#### Task goal:
Extract the listing below in full, unchanged.

#### Information provided:
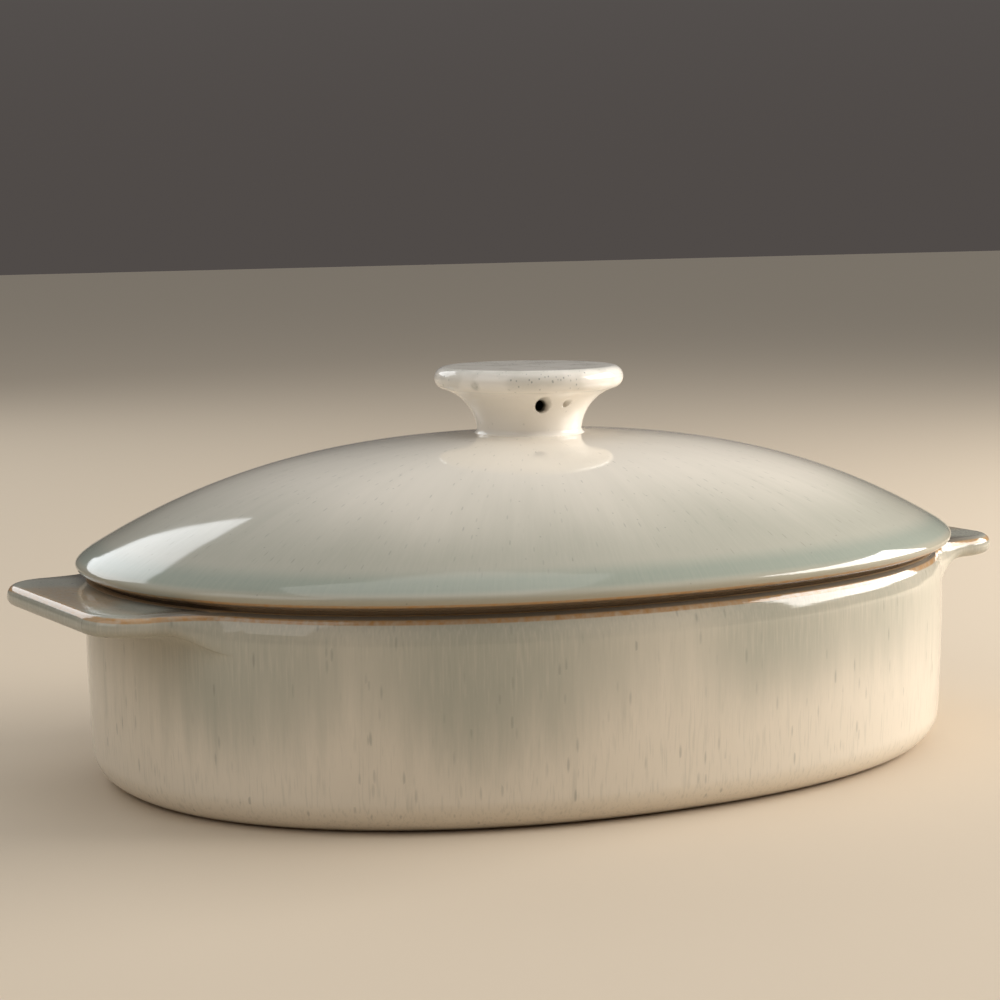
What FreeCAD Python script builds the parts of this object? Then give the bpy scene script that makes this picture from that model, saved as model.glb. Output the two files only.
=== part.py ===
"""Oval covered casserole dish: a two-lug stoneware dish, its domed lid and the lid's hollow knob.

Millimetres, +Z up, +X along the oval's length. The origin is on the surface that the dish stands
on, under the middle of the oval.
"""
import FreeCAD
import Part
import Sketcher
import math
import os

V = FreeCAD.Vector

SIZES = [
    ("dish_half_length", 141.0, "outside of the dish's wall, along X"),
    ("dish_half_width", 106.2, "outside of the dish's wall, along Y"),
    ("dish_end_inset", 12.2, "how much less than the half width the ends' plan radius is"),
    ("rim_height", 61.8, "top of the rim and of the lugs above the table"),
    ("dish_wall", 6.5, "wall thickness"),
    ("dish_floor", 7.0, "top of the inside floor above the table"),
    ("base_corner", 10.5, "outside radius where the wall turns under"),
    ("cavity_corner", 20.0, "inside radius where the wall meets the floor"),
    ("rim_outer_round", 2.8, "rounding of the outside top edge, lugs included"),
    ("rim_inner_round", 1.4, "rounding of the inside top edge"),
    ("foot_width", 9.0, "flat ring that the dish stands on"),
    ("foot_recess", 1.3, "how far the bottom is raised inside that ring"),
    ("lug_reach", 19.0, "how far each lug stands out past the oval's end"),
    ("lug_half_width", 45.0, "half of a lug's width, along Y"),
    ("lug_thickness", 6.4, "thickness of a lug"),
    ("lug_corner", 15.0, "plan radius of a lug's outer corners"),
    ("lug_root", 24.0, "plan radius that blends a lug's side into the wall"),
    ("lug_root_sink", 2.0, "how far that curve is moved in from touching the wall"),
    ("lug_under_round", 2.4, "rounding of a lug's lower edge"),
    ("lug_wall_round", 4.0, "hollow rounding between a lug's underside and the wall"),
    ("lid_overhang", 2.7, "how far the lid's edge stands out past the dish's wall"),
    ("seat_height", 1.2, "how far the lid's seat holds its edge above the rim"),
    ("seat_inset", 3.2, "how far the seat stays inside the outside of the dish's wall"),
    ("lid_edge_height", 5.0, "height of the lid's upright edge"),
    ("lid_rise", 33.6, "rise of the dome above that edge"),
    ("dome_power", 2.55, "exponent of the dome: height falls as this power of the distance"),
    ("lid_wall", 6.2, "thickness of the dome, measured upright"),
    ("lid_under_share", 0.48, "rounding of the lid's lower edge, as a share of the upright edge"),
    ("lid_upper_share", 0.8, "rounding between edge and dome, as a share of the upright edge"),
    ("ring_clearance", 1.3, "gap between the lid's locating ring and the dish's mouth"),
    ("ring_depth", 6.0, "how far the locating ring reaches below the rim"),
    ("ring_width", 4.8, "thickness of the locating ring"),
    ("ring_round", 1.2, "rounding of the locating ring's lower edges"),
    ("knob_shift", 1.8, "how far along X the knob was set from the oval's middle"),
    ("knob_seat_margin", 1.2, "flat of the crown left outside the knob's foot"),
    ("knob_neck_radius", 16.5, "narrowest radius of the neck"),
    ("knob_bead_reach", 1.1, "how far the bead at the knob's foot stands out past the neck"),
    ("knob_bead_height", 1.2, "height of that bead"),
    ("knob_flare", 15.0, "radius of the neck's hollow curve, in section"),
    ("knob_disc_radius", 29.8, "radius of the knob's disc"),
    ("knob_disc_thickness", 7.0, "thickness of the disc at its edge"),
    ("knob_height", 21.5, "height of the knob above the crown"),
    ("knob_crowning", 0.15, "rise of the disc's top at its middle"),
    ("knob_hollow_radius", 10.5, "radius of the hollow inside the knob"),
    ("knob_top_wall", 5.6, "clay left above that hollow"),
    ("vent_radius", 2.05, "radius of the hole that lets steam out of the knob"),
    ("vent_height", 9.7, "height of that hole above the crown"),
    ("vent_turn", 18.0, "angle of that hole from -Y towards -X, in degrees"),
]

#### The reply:
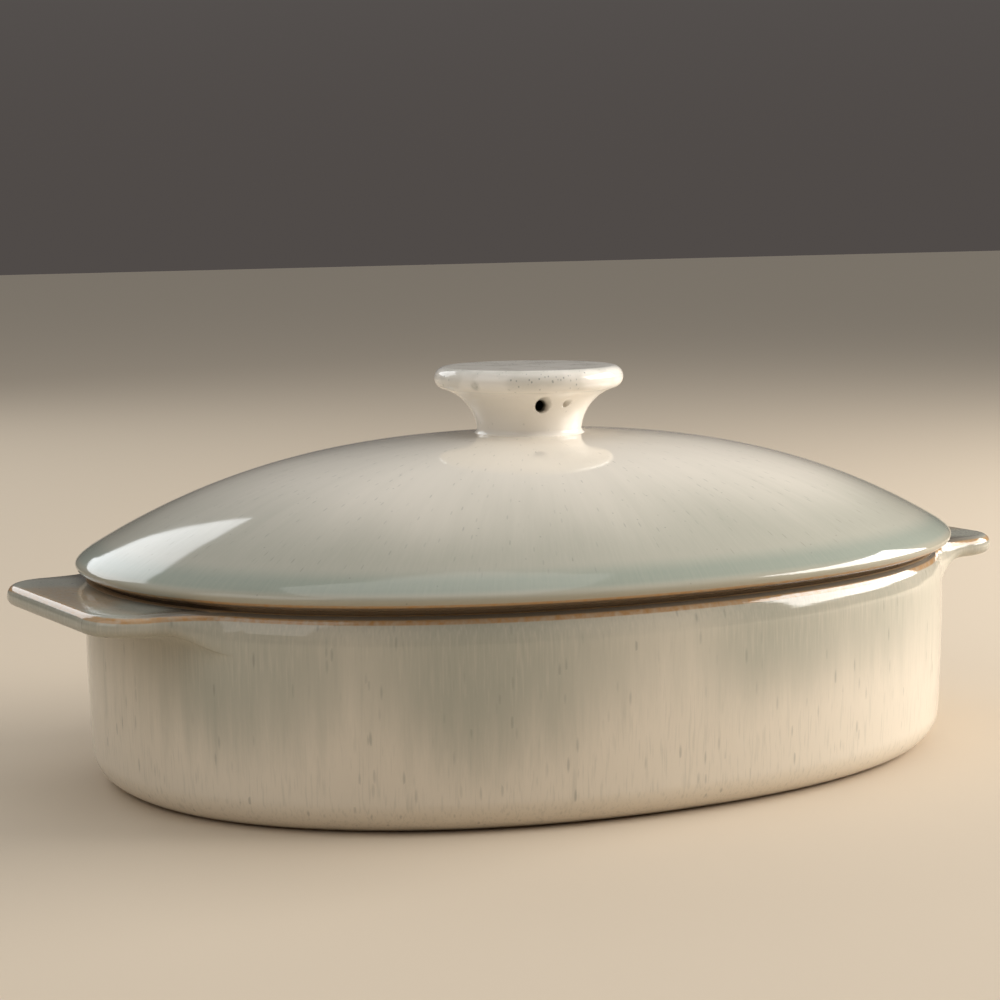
What FreeCAD Python script builds the parts of this object? Then give the bpy scene script that makes this picture from that model, saved as model.glb. Output the two files only.
=== part.py ===
"""Oval covered casserole dish: a two-lug stoneware dish, its domed lid and the lid's hollow knob.

Millimetres, +Z up, +X along the oval's length. The origin is on the surface that the dish stands
on, under the middle of the oval.
"""
import FreeCAD
import Part
import Sketcher
import math
import os

V = FreeCAD.Vector

SIZES = [
    ("dish_half_length", 141.0, "outside of the dish's wall, along X"),
    ("dish_half_width", 106.2, "outside of the dish's wall, along Y"),
    ("dish_end_inset", 12.2, "how much less than the half width the ends' plan radius is"),
    ("rim_height", 61.8, "top of the rim and of the lugs above the table"),
    ("dish_wall", 6.5, "wall thickness"),
    ("dish_floor", 7.0, "top of the inside floor above the table"),
    ("base_corner", 10.5, "outside radius where the wall turns under"),
    ("cavity_corner", 20.0, "inside radius where the wall meets the floor"),
    ("rim_outer_round", 2.8, "rounding of the outside top edge, lugs included"),
    ("rim_inner_round", 1.4, "rounding of the inside top edge"),
    ("foot_width", 9.0, "flat ring that the dish stands on"),
    ("foot_recess", 1.3, "how far the bottom is raised inside that ring"),
    ("lug_reach", 19.0, "how far each lug stands out past the oval's end"),
    ("lug_half_width", 45.0, "half of a lug's width, along Y"),
    ("lug_thickness", 6.4, "thickness of a lug"),
    ("lug_corner", 15.0, "plan radius of a lug's outer corners"),
    ("lug_root", 24.0, "plan radius that blends a lug's side into the wall"),
    ("lug_root_sink", 2.0, "how far that curve is moved in from touching the wall"),
    ("lug_under_round", 2.4, "rounding of a lug's lower edge"),
    ("lug_wall_round", 4.0, "hollow rounding between a lug's underside and the wall"),
    ("lid_overhang", 2.7, "how far the lid's edge stands out past the dish's wall"),
    ("seat_height", 1.2, "how far the lid's seat holds its edge above the rim"),
    ("seat_inset", 3.2, "how far the seat stays inside the outside of the dish's wall"),
    ("lid_edge_height", 5.0, "height of the lid's upright edge"),
    ("lid_rise", 33.6, "rise of the dome above that edge"),
    ("dome_power", 2.55, "exponent of the dome: height falls as this power of the distance"),
    ("lid_wall", 6.2, "thickness of the dome, measured upright"),
    ("lid_under_share", 0.48, "rounding of the lid's lower edge, as a share of the upright edge"),
    ("lid_upper_share", 0.8, "rounding between edge and dome, as a share of the upright edge"),
    ("ring_clearance", 1.3, "gap between the lid's locating ring and the dish's mouth"),
    ("ring_depth", 6.0, "how far the locating ring reaches below the rim"),
    ("ring_width", 4.8, "thickness of the locating ring"),
    ("ring_round", 1.2, "rounding of the locating ring's lower edges"),
    ("knob_shift", 1.8, "how far along X the knob was set from the oval's middle"),
    ("knob_seat_margin", 1.2, "flat of the crown left outside the knob's foot"),
    ("knob_neck_radius", 16.5, "narrowest radius of the neck"),
    ("knob_bead_reach", 1.1, "how far the bead at the knob's foot stands out past the neck"),
    ("knob_bead_height", 1.2, "height of that bead"),
    ("knob_flare", 15.0, "radius of the neck's hollow curve, in section"),
    ("knob_disc_radius", 29.8, "radius of the knob's disc"),
    ("knob_disc_thickness", 7.0, "thickness of the disc at its edge"),
    ("knob_height", 21.5, "height of the knob above the crown"),
    ("knob_crowning", 0.15, "rise of the disc's top at its middle"),
    ("knob_hollow_radius", 10.5, "radius of the hollow inside the knob"),
    ("knob_top_wall", 5.6, "clay left above that hollow"),
    ("vent_radius", 2.05, "radius of the hole that lets steam out of the knob"),
    ("vent_height", 9.7, "height of that hole above the crown"),
    ("vent_turn", 18.0, "angle of that hole from -Y towards -X, in degrees"),
]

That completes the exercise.